Wellington nasceu em São e Paulo e cresceu na periferia de Ribeirão Preto. Começou a trabalhar aos 10 anos, como servente de pedreiro, e não reclama.

– Foi melhor. Me afastou de coisas ruins e me fortaleceu.

Conheceu o Michael Jackson porque a mãe gostava. E se encantou.

– A gente ouvia tanto, assistia tantos DVDs , que ele parecia de casa, sabe?

Começou a dançar escondido no quarto, mas logo estava se apresentando. Participou de grupos de hip hop e sempre encontrava um jeito de dançar.

– Eu desmontei minha bicicleta inteira. Vendia as peças e comprava o ingresso para o baile. Era o Salão Black, foi muito famoso em Ribeirão.

A dança, porém, era plano B entre o rock pesado das contas a pagar.

Wellington dançava quando não estava trabalhando. E trabalhou muito: pedreiro, vendedor em um tantão de lojas, criador e amansador de cavalos.

– Até que um dia eu parei e falei: chega! Vou fazer o que eu gosto.

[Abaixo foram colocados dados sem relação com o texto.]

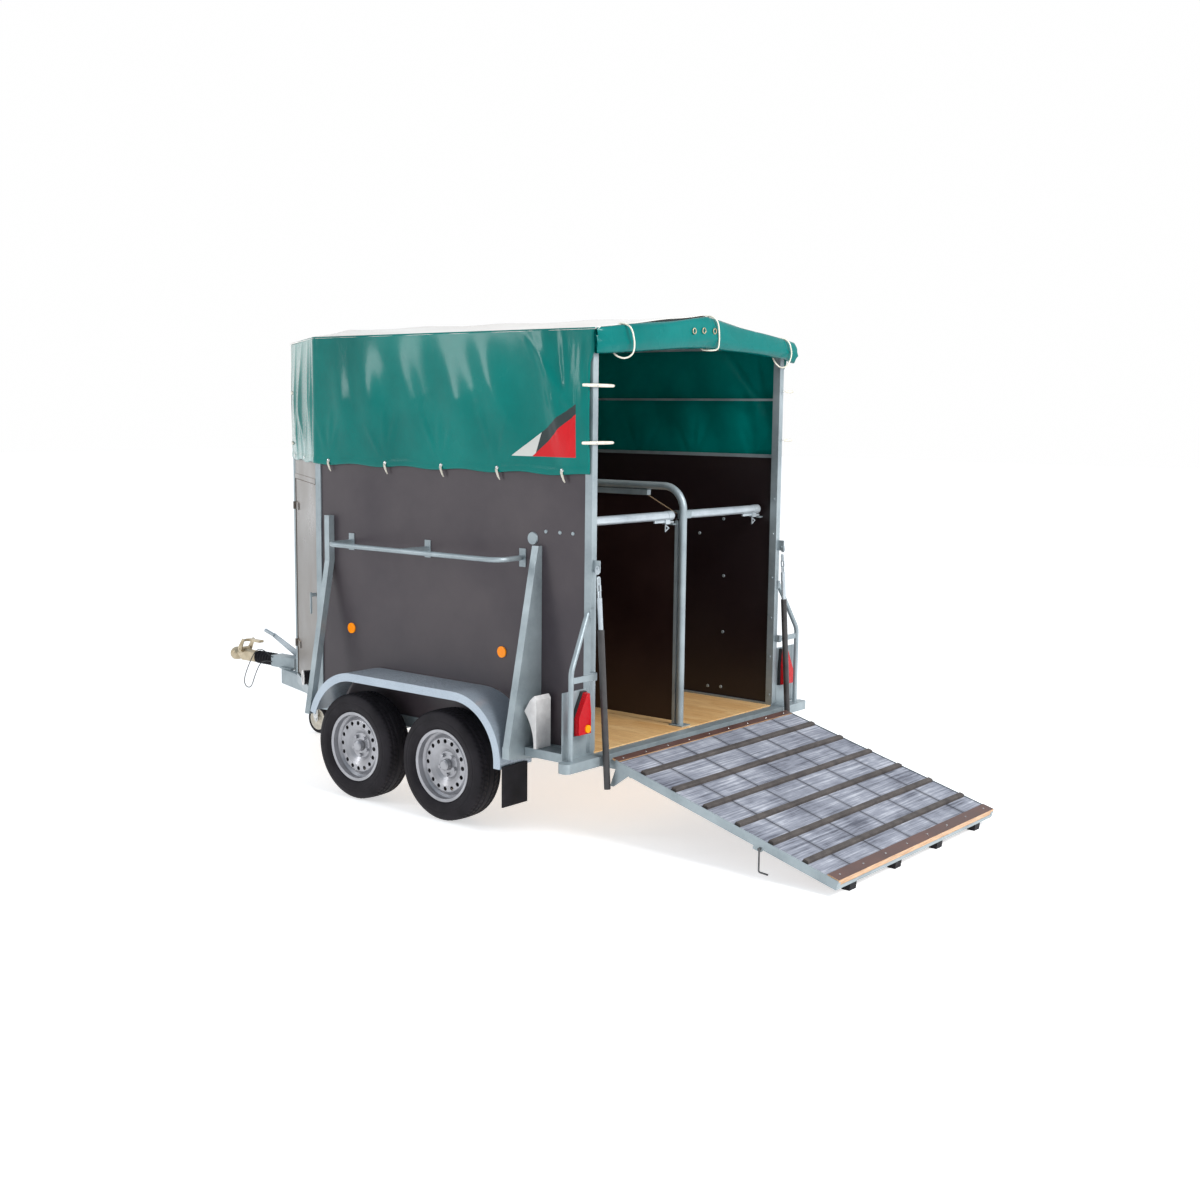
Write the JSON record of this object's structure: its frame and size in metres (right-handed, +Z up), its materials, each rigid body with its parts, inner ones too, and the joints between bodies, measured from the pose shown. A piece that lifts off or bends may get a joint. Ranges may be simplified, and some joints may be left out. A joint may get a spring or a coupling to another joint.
{
  "type": "livestock trailer",
  "caption": "Covered braked livestock trailer with tandem wheels, centre partition, rump bars, nose entry door, overrun drawbar and a spring-assisted rear loading ramp.",
  "frame": {"origin": "on the ground, on the centre plane, midway between the coupling's tip and the lowered ramp's end", "axes": "+Y the driving direction towards the coupling, +X the vehicle's right, +Z up"},
  "size_m": [2.26, 5.5227, 2.7119],
  "materials": {
    "galvanised_steel": "hot-dip galvanised, dull spangle",
    "film_faced_plywood": "dark brown phenolic film with a fine texture",
    "floor_wood": "honey-coloured sealed boards",
    "green_tarpaulin": "glossy PVC-coated cloth",
    "white_tarpaulin": "glossy PVC-coated cloth, translucent white",
    "white_webbing": "woven white strap",
    "white_rope": "twisted white rope",
    "tyre_rubber": "matt black, treaded",
    "rim_silver": "silver powder coat",
    "black_rubber": "moulded black rubber",
    "grey_rubber": "ribbed grey rubber mat, worn pale",
    "red_lens": "clear red moulded lens",
    "amber_lens": "prismatic amber lens",
    "black_plastic": "moulded",
    "white_plastic": "moulded",
    "black_paint": "satin black powder coat",
    "cast_steel": "passivated casting"
  },
  "bodies": {
    "trailer": {"chassis_rails": "galvanised_steel", "drawbar_beams": "galvanised_steel", "floor_board": "floor_wood", "rear_crossbeam": "galvanised_steel", "rear_posts": "galvanised_steel", "front_posts": "galvanised_steel", "roof_frame": "galvanised_steel", "side_walls": "film_faced_plywood", "nose_panels": "film_faced_plywood", "handrail": "galvanised_steel", "fenders": "galvanised_steel", "mudflaps": "black_rubber", "fender_supports": "galvanised_steel", "light_guards": "galvanised_steel", "lamp_housings": "black_plastic", "red_lenses": "red_lens", "amber_lenses": "amber_lens", "wheel_chock": "white_plastic", "axle_tubes": "galvanised_steel", "partition_frame": "galvanised_steel", "partition_panel": "film_faced_plywood", "roof_tarp": "white_tarpaulin", "tarp_walls": "green_tarpaulin", "rear_curtain": "green_tarpaulin", "curtain_ties": "white_rope", "tarp_fasteners": "white_webbing", "wall_bolts": "galvanised_steel", "overrun_housing": "galvanised_steel", "bellows": "black_rubber", "breakaway_cable": "black_paint"},
    "door": {"entry_door": "film_faced_plywood"},
    "door_lever": {"door_handle": "galvanised_steel"},
    "ramp": {"ramp_frame": "galvanised_steel", "ramp_board": "film_faced_plywood", "ramp_mat": "grey_rubber", "ramp_feet": "black_rubber"},
    "latch_left": {"ramp_latch_left": "galvanised_steel"},
    "latch_right": {"ramp_latch_right": "galvanised_steel"},
    "spring_uppers": {"spring_rods": "galvanised_steel"},
    "spring_lowers": {"spring_sleeves": "black_paint"},
    "bar_left": {"rump_bar_left": "galvanised_steel"},
    "bar_right": {"rump_bar_right": "galvanised_steel"},
    "coupling": {"coupling_head": "cast_steel"},
    "coupling_lever": {"coupling_handle": "cast_steel"},
    "brake_lever": {"handbrake_lever": "galvanised_steel"},
    "jockey_leg": {"jockey_leg": "galvanised_steel"},
    "jockey_fork": {"jockey_fork": "galvanised_steel"},
    "jockey_wheel": {"jockey_wheel": "black_rubber"},
    "arm_front_left": {"arm_front_left": "galvanised_steel"},
    "wheel_front_left": {"tyre_front_left": "tyre_rubber", "rim_front_left": "rim_silver"},
    "arm_front_right": {"arm_front_right": "galvanised_steel"},
    "wheel_front_right": {"tyre_front_right": "tyre_rubber", "rim_front_right": "rim_silver"},
    "arm_rear_left": {"arm_rear_left": "galvanised_steel"},
    "wheel_rear_left": {"tyre_rear_left": "tyre_rubber", "rim_rear_left": "rim_silver"},
    "arm_rear_right": {"arm_rear_right": "galvanised_steel"},
    "wheel_rear_right": {"tyre_rear_right": "tyre_rubber", "rim_rear_right": "rim_silver"}
  },
  "joints": [
    {"name": "ramp_hinge", "type": "hinge", "parent": "trailer", "child": "ramp", "pos_m": [0, -1.42843, 0.42097], "axis": [1, 0, 0], "range_deg": [-105.4, 0]},
    {"name": "latch_left_swing", "type": "hinge", "parent": "ramp", "child": "latch_left", "pos_m": [-0.833, -2.3346, 0.15], "axis": [1, 0, 0], "range_deg": [0, 170]},
    {"name": "latch_right_swing", "type": "hinge", "parent": "ramp", "child": "latch_right", "pos_m": [0.833, -2.3346, 0.15], "axis": [1, 0, 0], "range_deg": [0, 170]},
    {"name": "spring_swing", "type": "hinge", "parent": "trailer", "child": "spring_uppers", "pos_m": [0, -1.3566, 1.41], "axis": [1, 0, 0], "range_deg": [-7.95, 0]},
    {"name": "spring_slide", "type": "slide", "parent": "spring_uppers", "child": "spring_lowers", "axis": [0, 0.0668, 0.9978], "range_m": [0, 0.152]},
    {"name": "door_hinge", "type": "hinge", "parent": "trailer", "child": "door", "pos_m": [-0.40993, 1.54212, 1.1], "axis": [0, 0, -1], "range_deg": [0, 120]},
    {"name": "door_handle_turn", "type": "hinge", "parent": "door", "child": "door_lever", "pos_m": [-0.82346, 0.84864, 1.085], "axis": [0.8515, -0.5243, 0], "range_deg": [0, 90]},
    {"name": "rump_bar_left_lift", "type": "hinge", "parent": "trailer", "child": "bar_left", "pos_m": [-0.792, -1.2086, 1.63], "axis": [0, -1, 0], "range_deg": [0, 75]},
    {"name": "rump_bar_right_lift", "type": "hinge", "parent": "trailer", "child": "bar_right", "pos_m": [0.082, -1.2086, 1.63], "axis": [0, -1, 0], "range_deg": [0, 75]},
    {"name": "overrun_slide", "type": "slide", "parent": "trailer", "child": "coupling", "axis": [0, -1, 0], "range_m": [0, 0.08], "deforming": ["bellows"]},
    {"name": "coupling_lever_lift", "type": "hinge", "parent": "coupling", "child": "coupling_lever", "pos_m": [0, 2.6234, 0.471], "axis": [-1, 0, 0], "range_deg": [0, 60]},
    {"name": "handbrake_pull", "type": "hinge", "parent": "trailer", "child": "brake_lever", "pos_m": [0.0585, 2.0734, 0.466], "axis": [1, 0, 0], "range_deg": [0, 65]},
    {"name": "jockey_lift", "type": "slide", "parent": "trailer", "child": "jockey_leg", "axis": [0, 0, 1], "range_m": [0, 0.07]},
    {"name": "jockey_swivel", "type": "hinge", "parent": "jockey_leg", "child": "jockey_fork", "pos_m": [-0.098, 1.7334, 0.21], "axis": [0, 0, 1], "continuous": true},
    {"name": "jockey_wheel_spin", "type": "hinge", "parent": "jockey_fork", "child": "jockey_wheel", "pos_m": [-0.098, 1.6884, 0.1], "axis": [1, 0, 0], "continuous": true},
    {"name": "suspension_front_left", "type": "hinge", "parent": "trailer", "child": "arm_front_left", "pos_m": [-0.9, 0.3524, 0.35], "axis": [-1, 0, 0], "range_deg": [-6, 10], "stiffness_Nm_per_rad": 4500, "springref_deg": -3.15},
    {"name": "wheel_spin_front_left", "type": "hinge", "parent": "arm_front_left", "child": "wheel_front_left", "pos_m": [-1.02, 0.2074, 0.301], "axis": [1, 0, 0], "continuous": true},
    {"name": "suspension_front_right", "type": "hinge", "parent": "trailer", "child": "arm_front_right", "pos_m": [0.9, 0.3524, 0.35], "axis": [-1, 0, 0], "range_deg": [-6, 10], "stiffness_Nm_per_rad": 4500, "springref_deg": -3.15},
    {"name": "wheel_spin_front_right", "type": "hinge", "parent": "arm_front_right", "child": "wheel_front_right", "pos_m": [1.02, 0.2074, 0.301], "axis": [1, 0, 0], "continuous": true},
    {"name": "suspension_rear_left", "type": "hinge", "parent": "trailer", "child": "arm_rear_left", "pos_m": [-0.9, -0.3396, 0.35], "axis": [-1, 0, 0], "range_deg": [-6, 10], "stiffness_Nm_per_rad": 4500, "springref_deg": -3.15},
    {"name": "wheel_spin_rear_left", "type": "hinge", "parent": "arm_rear_left", "child": "wheel_rear_left", "pos_m": [-1.02, -0.4846, 0.301], "axis": [1, 0, 0], "continuous": true},
    {"name": "suspension_rear_right", "type": "hinge", "parent": "trailer", "child": "arm_rear_right", "pos_m": [0.9, -0.3396, 0.35], "axis": [-1, 0, 0], "range_deg": [-6, 10], "stiffness_Nm_per_rad": 4500, "springref_deg": -3.15},
    {"name": "wheel_spin_rear_right", "type": "hinge", "parent": "arm_rear_right", "child": "wheel_rear_right", "pos_m": [1.02, -0.4846, 0.301], "axis": [1, 0, 0], "continuous": true}
  ],
  "couplings": [
    {"joint": "spring_swing", "follows": "ramp_hinge", "ratio": 0.075},
    {"joint": "spring_slide", "follows": "ramp_hinge", "m_per_rad": -0.0821}
  ]
}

Não sabia por onde começar.

Dançava em alguns bares, sem figurino, mas já com os passos do Michael. E decidiu que a rua seria seu palco. Calçadão, rodoviária, porta de faculdades: se tem gente, é lugar.

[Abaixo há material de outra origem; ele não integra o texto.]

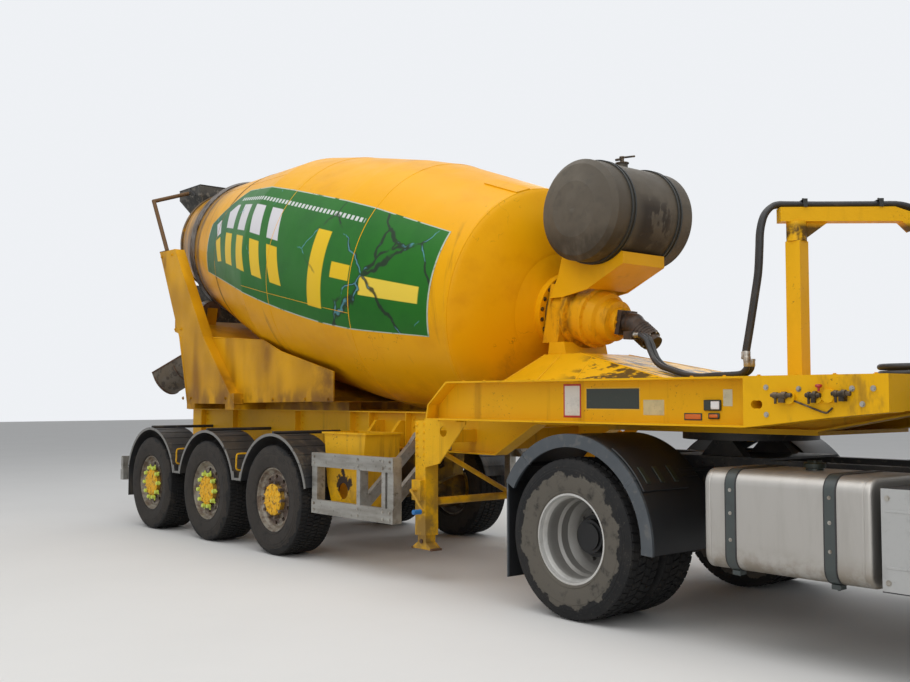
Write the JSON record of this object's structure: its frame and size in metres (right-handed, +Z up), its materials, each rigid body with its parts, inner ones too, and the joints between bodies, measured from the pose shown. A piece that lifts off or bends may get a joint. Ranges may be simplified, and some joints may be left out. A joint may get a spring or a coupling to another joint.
{
  "type": "articulated concrete mixer lorry",
  "caption": "Concrete mixer semi-trailer with tilted drum, water tank, discharge chute and hose boom, coupled to a cab-over tractor unit.",
  "frame": {"origin": "on the ground under the middle of the whole vehicle", "axes": "+X towards the cab, +Y to the vehicle's left, +Z up"},
  "size_m": [12.9728, 2.8, 4.08],
  "materials": {
    "tyre": "worn rubber",
    "yellow_paint": "weathered yellow paint",
    "wheel_steel": "silver painted steel",
    "hose_rubber": "matt",
    "aluminium": "brushed",
    "grey_plastic": "grained",
    "cab_paint": "gloss",
    "glass": "clear",
    "fabric": "woven",
    "grey_paint": "dirty",
    "bare_steel": "rolled",
    "black_paint": "chassis black"
  },
  "bodies": {
    "trailer": {"trailer_frame": "yellow_paint", "neck": "yellow_paint", "trailer_axles": "yellow_paint", "trailer_mudguards": "grey_plastic", "side_guards": "aluminium", "landing_gear": "yellow_paint", "storage_bin": "yellow_paint", "rear_bumper": "aluminium", "front_pedestal": "yellow_paint", "gearbox": "yellow_paint", "drive_motor": "black_paint", "tank_cradle": "yellow_paint", "water_tank": "grey_paint", "rear_pedestal": "yellow_paint", "hopper": "grey_paint", "hose_post": "yellow_paint", "trailer_hoses": "hose_rubber"},
    "drum": {"drum": "yellow_paint"},
    "roller_left": {"roller_left": "bare_steel"},
    "roller_right": {"roller_right": "bare_steel"},
    "chute_turret": {"chute_turret": "grey_paint"},
    "chute": {"chute": "grey_paint"},
    "hose_boom": {"hose_boom": "yellow_paint", "boom_hoses": "hose_rubber"},
    "trailer_wheel_1_left": {"trailer_tyre_1_left": "tyre", "trailer_rim_1_left": "yellow_paint"},
    "trailer_wheel_1_right": {"trailer_tyre_1_right": "tyre", "trailer_rim_1_right": "yellow_paint"},
    "trailer_wheel_2_left": {"trailer_tyre_2_left": "tyre", "trailer_rim_2_left": "yellow_paint"},
    "trailer_wheel_2_right": {"trailer_tyre_2_right": "tyre", "trailer_rim_2_right": "yellow_paint"},
    "trailer_wheel_3_left": {"trailer_tyre_3_left": "tyre", "trailer_rim_3_left": "yellow_paint"},
    "trailer_wheel_3_right": {"trailer_tyre_3_right": "tyre", "trailer_rim_3_right": "yellow_paint"},
    "tractor": {"tractor_frame": "black_paint", "fifth_wheel": "black_paint", "tractor_axles": "black_paint", "drive_mudguards": "grey_plastic", "fuel_tank": "aluminium", "side_boxes": "grey_plastic", "engine": "black_paint", "front_bumper": "grey_plastic", "tractor_hoses": "hose_rubber"},
    "cab": {"cab_shell": "cab_paint", "cab_glass": "glass", "cab_interior": "fabric"},
    "drive_wheels_left": {"drive_tyres_left": "tyre", "drive_rims_left": "wheel_steel"},
    "knuckle_left": {"knuckle_left": "black_paint"},
    "front_wheel_left": {"front_tyre_left": "tyre", "front_rim_left": "wheel_steel"},
    "door_left": {"door_left": "cab_paint"},
    "drive_wheels_right": {"drive_tyres_right": "tyre", "drive_rims_right": "wheel_steel"},
    "knuckle_right": {"knuckle_right": "black_paint"},
    "front_wheel_right": {"front_tyre_right": "tyre", "front_rim_right": "wheel_steel"},
    "door_right": {"door_right": "cab_paint"}
  },
  "joints": [
    {"name": "drum_spin", "type": "hinge", "parent": "trailer", "child": "drum", "pos_m": [0.2444, 0, 2.185], "axis": [-0.9789, 0, 0.2045], "continuous": true},
    {"name": "roller_left_spin", "type": "hinge", "parent": "trailer", "child": "roller_left", "pos_m": [-5.01683, 0.49298, 2.47816], "axis": [-0.9789, 0, 0.2045], "continuous": true},
    {"name": "roller_right_spin", "type": "hinge", "parent": "trailer", "child": "roller_right", "pos_m": [-5.01683, -0.49298, 2.47816], "axis": [-0.9789, 0, 0.2045], "continuous": true},
    {"name": "chute_swing", "type": "hinge", "parent": "trailer", "child": "chute_turret", "pos_m": [-5.5056, 0, 1.4], "axis": [0, 0, 1], "range_deg": [-115, 65]},
    {"name": "chute_tilt", "type": "hinge", "parent": "chute_turret", "child": "chute", "pos_m": [-5.5056, 0, 1.84], "axis": [0.4226, -0.9063, 0], "range_deg": [-12, 15]},
    {"name": "boom_swivel", "type": "hinge", "parent": "trailer", "child": "hose_boom", "pos_m": [2.7144, -0.45, 2.5], "axis": [0, 0, 1], "range_deg": [-90, 40]},
    {"name": "trailer_wheel_1_left_spin", "type": "hinge", "parent": "trailer", "child": "trailer_wheel_1_left", "pos_m": [-2.2456, 1.0825, 0.51], "axis": [0, 1, 0], "continuous": true},
    {"name": "trailer_wheel_1_right_spin", "type": "hinge", "parent": "trailer", "child": "trailer_wheel_1_right", "pos_m": [-2.2456, -1.0825, 0.51], "axis": [0, 1, 0], "continuous": true},
    {"name": "trailer_wheel_2_left_spin", "type": "hinge", "parent": "trailer", "child": "trailer_wheel_2_left", "pos_m": [-3.5556, 1.0825, 0.51], "axis": [0, 1, 0], "continuous": true},
    {"name": "trailer_wheel_2_right_spin", "type": "hinge", "parent": "trailer", "child": "trailer_wheel_2_right", "pos_m": [-3.5556, -1.0825, 0.51], "axis": [0, 1, 0], "continuous": true},
    {"name": "trailer_wheel_3_left_spin", "type": "hinge", "parent": "trailer", "child": "trailer_wheel_3_left", "pos_m": [-4.8656, 1.0825, 0.51], "axis": [0, 1, 0], "continuous": true},
    {"name": "trailer_wheel_3_right_spin", "type": "hinge", "parent": "trailer", "child": "trailer_wheel_3_right", "pos_m": [-4.8656, -1.0825, 0.51], "axis": [0, 1, 0], "continuous": true},
    {"name": "tractor_yaw", "type": "hinge", "parent": "trailer", "child": "tractor", "pos_m": [2.0564, 0, 1.2], "axis": [0, 0, 1], "range_deg": [-90, 90]},
    {"name": "cab_tilt", "type": "hinge", "parent": "tractor", "child": "cab", "pos_m": [6.4264, 0, 0.8], "axis": [0, 1, 0], "range_deg": [0, 60]},
    {"name": "drive_wheels_left_spin", "type": "hinge", "parent": "tractor", "child": "drive_wheels_left", "pos_m": [1.5164, 0.9465, 0.53], "axis": [0, 1, 0], "continuous": true},
    {"name": "steer_left", "type": "hinge", "parent": "tractor", "child": "knuckle_left", "pos_m": [5.1164, 0.889, 0.53], "axis": [0, 0, 1], "range_deg": [-40, 40]},
    {"name": "front_wheel_left_spin", "type": "hinge", "parent": "knuckle_left", "child": "front_wheel_left", "pos_m": [5.1164, 1.079, 0.53], "axis": [0, 1, 0], "continuous": true},
    {"name": "door_left_hinge", "type": "hinge", "parent": "cab", "child": "door_left", "pos_m": [6.2634, 1.22, 1.8], "axis": [0, 0, -1], "range_deg": [0, 70]},
    {"name": "drive_wheels_right_spin", "type": "hinge", "parent": "tractor", "child": "drive_wheels_right", "pos_m": [1.5164, -0.9465, 0.53], "axis": [0, 1, 0], "continuous": true},
    {"name": "steer_right", "type": "hinge", "parent": "tractor", "child": "knuckle_right", "pos_m": [5.1164, -0.889, 0.53], "axis": [0, 0, 1], "range_deg": [-40, 40]},
    {"name": "front_wheel_right_spin", "type": "hinge", "parent": "knuckle_right", "child": "front_wheel_right", "pos_m": [5.1164, -1.079, 0.53], "axis": [0, 1, 0], "continuous": true},
    {"name": "door_right_hinge", "type": "hinge", "parent": "cab", "child": "door_right", "pos_m": [6.2634, -1.22, 1.8], "axis": [0, 0, 1], "range_deg": [0, 70]}
  ],
  "couplings": [
    {"joint": "steer_right", "follows": "steer_left", "ratio": 1}
  ]
}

– No começo, eu só tinha um pen drive com “Billie Jean”. As lojas tocavam nas caixas para mim e eu dançava isso o dia todo. Não sabia nem me maquiar. Só passava um branco no rosto.

Dia a dia, foi aprendendo.

Hoje, tem quatro figurinos, seu rádio próprio, carinho de quem passa, bolsa em escola de ballet. Quer aprender inglês para falar com os turistas.

– Eles adoram! Mas eu não consigo falar nada! Só fico rindo!

Quando a caixinha e os eventos que faz não pagam as contas, produz imãs de biscuit e vende por aí.

– Tem gente que chora, me abraça, traz presentes. Eu só agradeço ao povo de Ribeirão.

Só não gosta de falar da morte do astro. Fica irritado, cabisbaixo, muda o assunto.

– É como perder um parente, sabe? É assim…

O maior sonho de Wellington é passar na televisão, em rede nacional. O programa do Ratinho é foco principal.

– Eu já fiz loucura por isso. Quer escrever aí?

Conta que foi para São Paulo repetidas vezes e fez vigília na porta das emissoras. Não conseguiu o que queria, mas fez contatos e amigos.

E continua sonhando.

– Não quero ser o primeiro. Isso, só o Michael mesmo. Ele era único.

Aprende os passos em DVDs e no Youtube. Manda fazer suas roupas – sempre em suaves prestações. Sonha um dia ter os 30 figurinos principais do astro.

– Cada pessoa tem sua visão do Michael. Elas sabem se eu uso uma roupa que não é a da música. Eu tento ser o mais parecido possível.

No final do ano, época de movimento no Calçadão, chega a dançar oito horas por dia. Prepara o físico com corrida e o emocional com amor pelo que faz.

– Eu gosto da rua. Aqui, acontece de tudo.

Já tomou soco enquanto dançava, já teve dinheiro roubado e já parou a apresentação porque alguém colocou um cigarro aceso dentro da caixinha.

Coleciona, aliás, outras tantas coisas que vão parar ali: santinhos, moedas antigas, dinheiro falso, chiclete.

– Aqui é o meu teste. Eu dou a cara para bater. Não é fácil conquistar quem está passando. Eu recebo as verdadeiras críticas.

Diz que é impossível escolher uma música preferida, mas acaba citando “Man in the mirror”.

– É uma música de reflexão. Fala que a gente muda o mundo, se cada um mudar o homem em frente ao espelho.

Continua sua dança, embalado pela confiança de que chega lá.

Se o aplauso não vem, agradece e começa a terceira dança com dose reforçada de ânimo: é o Michael Jackson de Ribeirão.